Here is that Java code but I am stuck trying to figure out how I will get the tree. I was able to do this in Antlr 3.
Java Code
String src = "B1=p & A4=p | A6=p &(~A5=c)";
CharStream stream = (CharStream)(new ANTLRInputStream(src));
TestAntlr4Lexer lexer = new TestAntlr4Lexer(stream);
parser.setBuildParseTree(true);
ParserRuleContext tree = parser.parse();
tree.inspect(parser);
if ( tree.children.size() > 0) {
System.out.println(" **************");
test.getChildren(tree, parser);
}
The get Children method is below. But this does not seem to extract any tokens.
public void getChildren(ParseTree tree, TestAntlr4Parser parser ) {
for (int i=0; i<tree.getChildCount(); i++){
System.out.println(" Child i= " + i);
System.out.println(" expression = <" + tree.toStringTree(parser) + ">");
if ( tree.getChild(i).getChildCount() != 0 ) {
this.getChildren(tree.getChild(i), parser);
}
}
}
Could someone help me figure out how to write the parser in Java?

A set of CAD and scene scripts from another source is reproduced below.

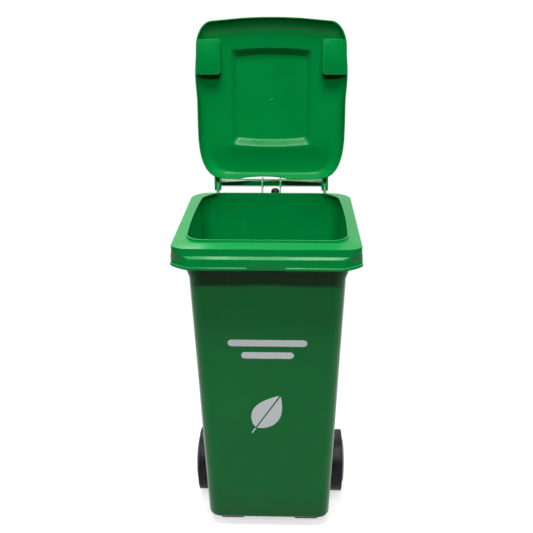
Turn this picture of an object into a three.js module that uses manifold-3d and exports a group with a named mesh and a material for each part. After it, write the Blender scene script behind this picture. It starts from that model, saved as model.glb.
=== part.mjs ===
// A two-wheeled household waste bin with its lid standing open.
// Units are millimetres, +Z is up, the front faces -Y, and +X is to the right seen from the front.
// Inside this file y = 0 is the front of the rim and z = 0 is the ground; the last lines centre the whole bin.

import * as THREE from "three";
import { mergeVertices } from "three/addons/utils/BufferGeometryUtils.js";
import Module from "manifold-3d";

const wasm = await Module();
wasm.setup();

// Fits and facets
const SEAT_GAP = 0.3; // between a piece and what carries it
const SIDE_GAP = 0.6; // beside a turning piece
const OVERRUN = 5; // how far a cutting tool runs past what it cuts
const MERGE_DISTANCE = 0.001;
const CORNER_STEPS = 5;
const SIDE_STEPS = 6;
const ROUND_STEPS = 24;
const ROUND_POWER = 2; // a corner curve of this power is round, and a lower one is flatter

// Rim
const RIM_WIDTH = 476;
const RIM_DEPTH = 488;
const RIM_HEIGHT = 935.5; // outer edge of the deck over the ground
const RIM_TAPER = 6; // what each side loses towards the rear
const RIM_REAR_CORNER = 55;
const LOWER_CORNER_WIDTH = 52;
const LOWER_CORNER_LENGTH = 40;
const LOWER_CORNER_POWER = 1.15;
const UPPER_CORNER_WIDTH = 34;
const UPPER_CORNER_LENGTH = 26;
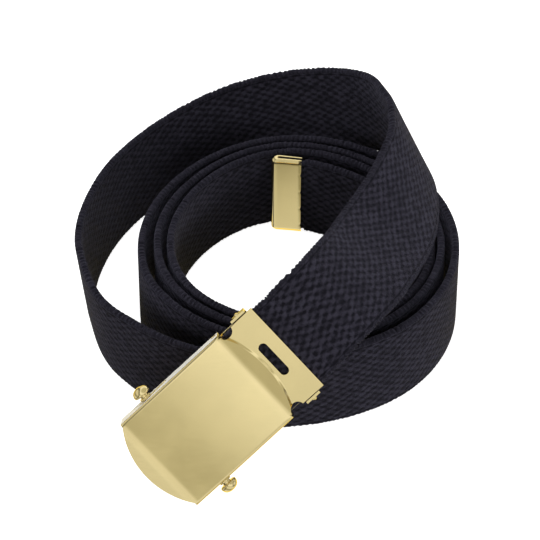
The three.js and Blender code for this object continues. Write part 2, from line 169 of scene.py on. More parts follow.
# The web's route: turn, degrees walked round the coil clockwise from its back; radius of the foot
# edge as a share of COIL_RADIUS; foot edge's height as a share of WEB_WIDTH; lean outward, degrees.
ROUTE = (
    (6, 0.825, 0, 0),
    (9, 0.822, 0, 0),
    (16, 0.806, 0, 0),
    (35, 0.791, 0, 0),
    (60, 0.807, 0, 0),
    (90, 0.837, 0, 0),
    (135, 0.82, 0, 0),
    (180, 0.782, 0, 0),
    (209, 0.768, 0, 0),
    (236, 0.776, 0, 0),
    (290, 0.774, 0, 0),
    (310, 0.795, 0, 0),
    (326, 0.825, 0, 0),
    (345, 0.866, 0, 0),
    (360, 0.884, 0, 0),
    (375, 0.875, 0, 0),
    (405, 0.849, 0, 0),
    (450, 0.859, 0, 0),
    (495, 0.848, 0, 0),
    (540, 0.814, 0, 0),
    (570, 0.796, 0, 0),
    (596, 0.806, 0, 0),
    (650, 0.81, 0, 0),
    (670, 0.819, 0, 0),
    (686, 0.845, 0, 0),
    (705, 0.885, 0, 0),
    (720, 0.9, 0, 0),
    (765, 0.867, 0, 0),
    (810, 0.871, 0, 0),
    (855, 0.858, 0, 0),
    (900, 0.842, 0, 0),
    (930, 0.844, 0, 0),
    (956, 0.862, 0, 0),
    (972, 0.872, 0, 0),
    (990, 0.861, 0, 0),
    (1012, 0.852, 0, 0),
    (1030, 0.857, 0, 0),
    (1047, 0.877, 0, 0),
    (1065, 0.906, 0, 0),
    (1080, 0.92, 0, 0),
    (1125, 0.917, 0, 0),
    (1170, 0.915, 0, 0),
    (1215, 0.914, 0, 0),
    (1240, 0.909, 0, 0),
    (1262, 0.936, 0, 0),
    (1289, 1.024, 0, 0),
    (1312, 1.09, 0, 2),
    (1325, 1.129, 0, 5),
    (1341, 1.142, 0, 6),
    (1351, 1.169, 0, 6),
    (1370, 1.186, 0, 6),
    (1385, 1.208, 0, 7),
    (1398, 1.225, 0.02, 7.5),
    (1412, 1.225, 0.1, 8),
    (1430, 1.21, 0.28, 7),
    (1450, 1.165, 0.495, 4.5),
    (1466, 1.102, 0.675, 0),
    (1479, 1.02, 0.828, -9),
    (1490, 0.946, 0.965, -19),
    (1501, 0.864, 1.053, -26),
    (1515, 0.785, 1.086, -34),
    (1533, 0.728, 1.145, -43),
    (1554, 0.733, 1.24, -54),
    (1571, 0.806, 1.35, -60.5),
    (1584, 0.915, 1.41, -58),
    (1594, 1.022, 1.435, -53),
    (1602.5, 1.127, 1.38, -46),
    (1609, 1.184, 1.206, -42),
    (1613, 1.219, 1.088, -41.5),
)


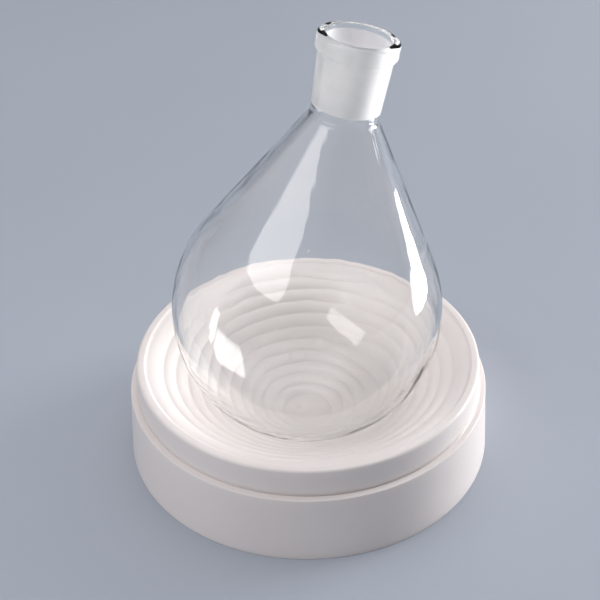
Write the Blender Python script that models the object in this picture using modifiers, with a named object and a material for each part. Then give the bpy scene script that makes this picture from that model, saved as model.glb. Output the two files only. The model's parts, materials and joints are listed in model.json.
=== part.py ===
"""A round bottom flask with a ground socket, leaning in its stepped flask stand.

The stand is one hollow moulding: a foot band, a stacking ledge, an upper band and a dish of
rounded steps. The flask is a thin glass bulb whose shoulder runs straight into a short neck,
and a standard-taper ground socket with a beaded rim is fused onto that neck.

Lengths are in metres, angles in degrees, +Z up. The origin is the centre of the stand's
footprint, on the surface that the stand rests on.
"""

import math

import bpy
from mathutils import Matrix, Vector

MM = 0.001

# Stand
FOOT_RADIUS = 91.1 * MM
LEDGE_RADIUS = 89.3 * MM
LEDGE_HEIGHT = 36.2 * MM
UPPER_BAND_FOOT_RADIUS = 86.1 * MM
UPPER_BAND_TOP_RADIUS = 85.4 * MM
STAND_HEIGHT = 51.0 * MM
RIM_INNER_RADIUS = 80.6 * MM
RIM_STEP = 1.0 * MM
STAND_WALL = 3.0 * MM
STAND_EDGE_ROUND = 1.0 * MM

# Steps of the dish: each is a rounded ridge between two creases, and a wider one meets the rim
DISH_FLOOR_RADIUS = 12.4 * MM
DISH_FLOOR_HEIGHT = 10.2 * MM
STEP_COUNT = 10
STEP_RUN = 6.0 * MM
STEP_RISE = 3.6 * MM
STEP_BULGE = 1.1 * MM

# Flask, measured along its own axis from the centre of the bulb
BULB_RADIUS = 65.8 * MM
GLASS_WALL = 2.3 * MM
SHOULDER_SLOPE = 30.7
NECK_RADIUS = 16.1 * MM
NECK_WALL = 2.8 * MM
NECK_BLEND_RADIUS = 7.0 * MM
NECK_END = 104.3 * MM

# Standard-taper socket: 29.2 mm wide at the mouth, 32 mm long, taper 1 in 10
SOCKET_START = 104.6 * MM
SOCKET_END = 140.0 * MM
SOCKET_FOOT_RADIUS = 16.1 * MM
SOCKET_TOP_RADIUS = 17.5 * MM
BORE_MOUTH_RADIUS = 14.6 * MM
BORE_TAPER = 0.05
BEAD_RADIUS = 19.2 * MM
BEAD_LENGTH = 9.0 * MM

# How the flask sits in the dish
SEAT_GAP = 0.3 * MM
LEAN = 12.6
LEAN_HEADING = 34.7

STAND_TURNS = 72
BULB_TURNS = 56
SOCKET_TURNS = 48
MERGE_DISTANCE = 0.00001


def clear_scene():
    """Remove every object that the file opened with."""
    for item in list(bpy.data.objects):
        bpy.data.objects.remove(item, do_unlink=True)


def plain_material(name, colour, roughness, transmission=0.0, ior=1.5):
    """A Principled material with one colour and no metal."""
    material = bpy.data.materials.new(name)
    material.use_nodes = True
    shader = material.node_tree.nodes["Principled BSDF"]
    shader.inputs["Base Color"].default_value = (*colour, 1.0)
    shader.inputs["Roughness"].default_value = roughness
    shader.inputs["Metallic"].default_value = 0.0
    shader.inputs["Transmission Weight"].default_value = transmission
    shader.inputs["IOR"].default_value = ior
    return material


def arc(centre, radius, start, end, count):
    """Points of an arc in the (radius, height) plane, ends included, angles in degrees."""
    points = []
    for index in range(count + 1):
        angle = math.radians(start + (end - start) * index / count)
        points.append((centre[0] + radius * math.cos(angle), centre[1] + radius * math.sin(angle)))
    return points


def rounded_corner(before, corner, after, radius, count):
    """Points of an arc of the given radius that replaces a corner between two straight runs."""
    corner = Vector(corner)
    towards_before = (Vector(before) - corner).normalized()
    towards_after = (Vector(after) - corner).normalized()
    half_angle = towards_before.angle(towards_after) / 2
    bisector = (towards_before + towards_after).normalized()
    centre = corner + bisector * (radius / math.sin(half_angle))
    first = corner + towards_before * (radius / math.tan(half_angle)) - centre
    last = corner + towards_after * (radius / math.tan(half_angle)) - centre
    sweep = first.angle(last)
    points = []
    for index in range(count + 1):
        share = index / count
        spoke = first * math.sin((1 - share) * sweep) + last * math.sin(share * sweep)
        points.append(tuple(centre + spoke / math.sin(sweep)))
    return points


def ridge(start, end, bulge, count):
    """Points of a shallow arc that bulges to the upper left of the line from start to end."""
    start = Vector(start)
    end = Vector(end)
    chord = end - start
    outward = Vector((-chord.y, chord.x)).normalized()
    points = []
    for index in range(count):
        share = index / count
        points.append(tuple(start + chord * share + outward * bulge * 4 * share * (1 - share)))
    return points


def turned(name, outline, closed, turns, material, collection):
    """Turn an outline of (radius, height) points about Z into one closed solid."""
    mesh = bpy.data.meshes.new(name)
    edges = [(index, index + 1) for index in range(len(outline) - 1)]
    if closed:
        edges.append((len(outline) - 1, 0))
    mesh.from_pydata([(radius, 0.0, height) for radius, height in outline], edges, [])
    mesh.materials.append(material)
    piece = bpy.data.objects.new(name, mesh)
    collection.objects.link(piece)
    screw = piece.modifiers.new("Turn", "SCREW")
    screw.axis = "Z"
    screw.angle = math.tau
    screw.steps = turns
    screw.render_steps = turns
    screw.use_merge_vertices = True
    screw.merge_threshold = MERGE_DISTANCE
    screw.use_smooth_shade = True
    return piece


def dish_top_outline():
    """The dish from its flat floor on the axis, up over its ridges, to the foot of the rim."""
    points = [(0.0, DISH_FLOOR_HEIGHT)]
    for step in range(STEP_COUNT):
        start = (DISH_FLOOR_RADIUS + step * STEP_RUN, DISH_FLOOR_HEIGHT + step * STEP_RISE)
        end = (start[0] + STEP_RUN, start[1] + STEP_RISE)
        points += ridge(start, end, STEP_BULGE, 3)
    last_crease = (DISH_FLOOR_RADIUS + STEP_COUNT * STEP_RUN, DISH_FLOOR_HEIGHT + STEP_COUNT * STEP_RISE)
    rim_foot = (RIM_INNER_RADIUS, STAND_HEIGHT - RIM_STEP)
    points += ridge(last_crease, rim_foot, STEP_BULGE, 3)
    points.append(rim_foot)
    return points


def stand_outside_outline():
    """The rim, upper band, stacking ledge and foot band, from the rim down to the surface."""
    rim_inner_top = (RIM_INNER_RADIUS + RIM_STEP, STAND_HEIGHT)
    rim_corner = (UPPER_BAND_TOP_RADIUS, STAND_HEIGHT)
    ledge_root = (UPPER_BAND_FOOT_RADIUS, LEDGE_HEIGHT)
    ledge_corner = (LEDGE_RADIUS, LEDGE_HEIGHT)
    foot = (FOOT_RADIUS, 0.0)
    points = [rim_inner_top]
    points += rounded_corner(rim_inner_top, rim_corner, ledge_root, 1.8 * STAND_EDGE_ROUND, 3)
    points.append(ledge_root)
    points += rounded_corner(ledge_root, ledge_corner, foot, STAND_EDGE_ROUND, 2)
    points.append(foot)
    return points


def stand_underside_outline():
    """The hollow underside, from the foot's inner edge up and in to the axis."""
    drop = STAND_WALL * math.hypot(1.0, STEP_RISE / STEP_RUN)
    rim_ceiling = STAND_HEIGHT - RIM_STEP - drop
    cone_edge_radius = DISH_FLOOR_RADIUS + STEP_COUNT * STEP_RUN
    cone_edge_height = DISH_FLOOR_HEIGHT + STEP_COUNT * STEP_RISE
    return [
        (FOOT_RADIUS - STAND_WALL, 0.0),
        (LEDGE_RADIUS - STAND_WALL, LEDGE_HEIGHT - STAND_WALL),
        (UPPER_BAND_FOOT_RADIUS - STAND_WALL, LEDGE_HEIGHT - STAND_WALL),
        (UPPER_BAND_TOP_RADIUS - STAND_WALL, rim_ceiling),
        (RIM_INNER_RADIUS, rim_ceiling),
        (cone_edge_radius, cone_edge_height - drop),
        (DISH_FLOOR_RADIUS, DISH_FLOOR_HEIGHT - drop),
        (0.0, DISH_FLOOR_HEIGHT - drop),
    ]


def glass_side(bulb_radius, neck_radius, bulb_points, blend_points):
    """One side of the bulb's glass, from the neck's end down to the bottom on the axis."""
    slope = math.radians(SHOULDER_SLOPE)
    tangent = (bulb_radius * math.cos(slope), bulb_radius * math.sin(slope))
    neck_end = (neck_radius, NECK_END)
    shoulder_top = (neck_radius, tangent[1] + (tangent[0] - neck_radius) / math.tan(slope))
    points = [neck_end]
    points += rounded_corner(neck_end, shoulder_top, tangent, NECK_BLEND_RADIUS, blend_points)
    bulb = arc((0.0, 0.0), bulb_radius, SHOULDER_SLOPE, -90.0, bulb_points)
    bulb[-1] = (0.0, -bulb_radius)
    return points + bulb


def bulb_outline():
    """The bulb's glass: up its inner side, over the neck's end and down its outer side."""
    outer = glass_side(BULB_RADIUS, NECK_RADIUS, 16, 3)
    inner = glass_side(BULB_RADIUS - GLASS_WALL, NECK_RADIUS - NECK_WALL, 14, 3)
    return inner[::-1] + outer


def socket_outline():
    """The socket: down the outside of its bead and tube, and up its tapered bore."""
    bore_foot_radius = BORE_MOUTH_RADIUS - BORE_TAPER * (SOCKET_END - SOCKET_START)
    bead_swell = BEAD_RADIUS - SOCKET_TOP_RADIUS
    lip = 1.2 * MM
    outline = [(BORE_MOUTH_RADIUS + lip, SOCKET_END)]
    outline += [(BEAD_RADIUS - bead_swell / 2, SOCKET_END)]
    outline += [(BEAD_RADIUS, SOCKET_END - lip)]
    outline += [(BEAD_RADIUS, SOCKET_END - BEAD_LENGTH + bead_swell)]
    outline += [(SOCKET_TOP_RADIUS, SOCKET_END - BEAD_LENGTH)]
    outline += [(SOCKET_FOOT_RADIUS, SOCKET_START)]
    outline += [(bore_foot_radius, SOCKET_START)]
    outline += [(BORE_MOUTH_RADIUS, SOCKET_END - lip)]
    return outline


def seat_height():
    """Height of the bulb's centre with the bulb just clear of the ridge that it rests on."""
    highest = 0.0
    for radius, height in dish_top_outline():
        reach = BULB_RADIUS + SEAT_GAP
        if radius < reach:
            highest = max(highest, height + math.sqrt(reach * reach - radius * radius))
    return highest


def place_flask(pieces):
    """Hang the flask's pieces on an empty at the bulb's centre, which is the tilt axis."""
    seat = bpy.data.objects.new("flask_seat", None)
    pieces[0].users_collection[0].objects.link(seat)
    seat.location = (0.0, 0.0, seat_height())
    turn = Matrix.Rotation(math.radians(LEAN_HEADING), 4, "Z")
    lean = Matrix.Rotation(math.radians(LEAN), 4, "Y")
    seat.rotation_euler = (turn @ lean).to_euler()
    for piece in pieces:
        piece.parent = seat


def build():
    """Make the stand, the bulb and the socket in one collection."""
    clear_scene()
    collection = bpy.data.collections.new("round_bottom_flask")
    bpy.context.scene.collection.children.link(collection)
    white_plastic = plain_material("white_plastic", (0.86, 0.84, 0.82), 0.35)
    clear_glass = plain_material("clear_glass", (0.92, 0.96, 0.97), 0.02, 0.95, 1.47)
    ground_glass = plain_material("ground_glass", (0.88, 0.90, 0.90), 0.55, 0.6, 1.47)
    stand_outline = dish_top_outline() + stand_outside_outline() + stand_underside_outline()
    turned("stand", stand_outline, False, STAND_TURNS, white_plastic, collection)
    bulb = turned("flask_bulb", bulb_outline(), False, BULB_TURNS, clear_glass, collection)
    socket = turned("ground_socket", socket_outline(), True, SOCKET_TURNS, ground_glass, collection)
    place_flask([bulb, socket])


build()
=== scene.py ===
"""Looks of the round bottom flask in its stand: blown glass, a ground socket and a moulded stand.

Lengths are in metres, +Z up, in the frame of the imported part. The flask is one fused vessel, so
its glass is one closed mesh, with its inner and outer walls, that stands for both glass nodes.
"""

import json
import math

import bpy
from mathutils import Matrix, Vector, noise

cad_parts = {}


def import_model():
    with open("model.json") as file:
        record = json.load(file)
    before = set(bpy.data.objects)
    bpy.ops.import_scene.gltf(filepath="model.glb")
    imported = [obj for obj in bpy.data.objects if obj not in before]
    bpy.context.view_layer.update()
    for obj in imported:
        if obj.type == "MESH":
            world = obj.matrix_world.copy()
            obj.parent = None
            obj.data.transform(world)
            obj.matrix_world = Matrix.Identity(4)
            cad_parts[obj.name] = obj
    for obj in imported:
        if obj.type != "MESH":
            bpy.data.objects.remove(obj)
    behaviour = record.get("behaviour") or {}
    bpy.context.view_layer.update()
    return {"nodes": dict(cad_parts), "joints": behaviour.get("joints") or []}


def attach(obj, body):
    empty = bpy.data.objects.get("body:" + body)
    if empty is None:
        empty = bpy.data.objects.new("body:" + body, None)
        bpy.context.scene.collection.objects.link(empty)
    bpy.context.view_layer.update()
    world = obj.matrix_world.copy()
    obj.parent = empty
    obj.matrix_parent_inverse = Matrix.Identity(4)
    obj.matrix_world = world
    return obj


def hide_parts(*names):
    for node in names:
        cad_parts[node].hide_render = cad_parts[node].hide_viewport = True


MM = 0.001

# Stand: the part's own sizes, with a groove, creases, roundings and a gate mark added
FOOT_RADIUS = 91.1 * MM
LEDGE_RADIUS = 89.3 * MM
LEDGE_HEIGHT = 36.2 * MM
LEDGE_GROOVE = 0.5 * MM
UPPER_BAND_FOOT_RADIUS = 86.1 * MM
UPPER_BAND_TOP_RADIUS = 85.4 * MM
STAND_HEIGHT = 51.0 * MM
RIM_INNER_RADIUS = 80.6 * MM
RIM_STEP = 1.0 * MM
STAND_WALL = 3.0 * MM
RIM_OUTER_ROUND = 1.4 * MM
RIM_INNER_ROUND = 0.5 * MM
LEDGE_ROUND = 0.3 * MM
FOOT_ROUND = 0.4 * MM
HOLLOW_ROUND = 1.0 * MM
HOLLOW_RIM_ROUND = 0.8 * MM
HOLLOW_MIDDLE_ROUND = 2.0 * MM
DISH_FLOOR_RADIUS = 12.4 * MM
DISH_FLOOR_HEIGHT = 10.2 * MM
STEP_COUNT = 10
STEP_RUN = 6.0 * MM
STEP_RISE = 3.6 * MM
# The part's ridges bulge by 1.1 mm, but their three flat facets reach only 0.98 mm
STEP_BULGE = 0.95 * MM
CREASE_DEPTH = 0.12 * MM
GATE_MARK_PLACE = (-4.1 * MM, 2.6 * MM)
GATE_MARK_RADIUS = 1.5 * MM
GATE_MARK_HEIGHT = 0.8 * MM
SURFACE_TOLERANCE = 0.1 * MM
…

The output=AST option was removed in ANTLR 4, as well as the ^ and ! operators you used in the grammar. ANTLR 4 produces parse trees instead of ASTs, so the root of the tree produced by a rule is the rule itself. For example, given the following rule:
and : not (AND not)*;
You will end up with an AndContext tree containing NotContext and TerminalNode children for the not and AND references, respectively. To make it easier to work with the trees, AndContext will contain a generated method not() which returns a list of context objects returned by the invocations of the not rule (return type List<? extends NotContext>). It also contains a generated method AND which returns a list of the TerminalNode instances created for each AND token that was matched.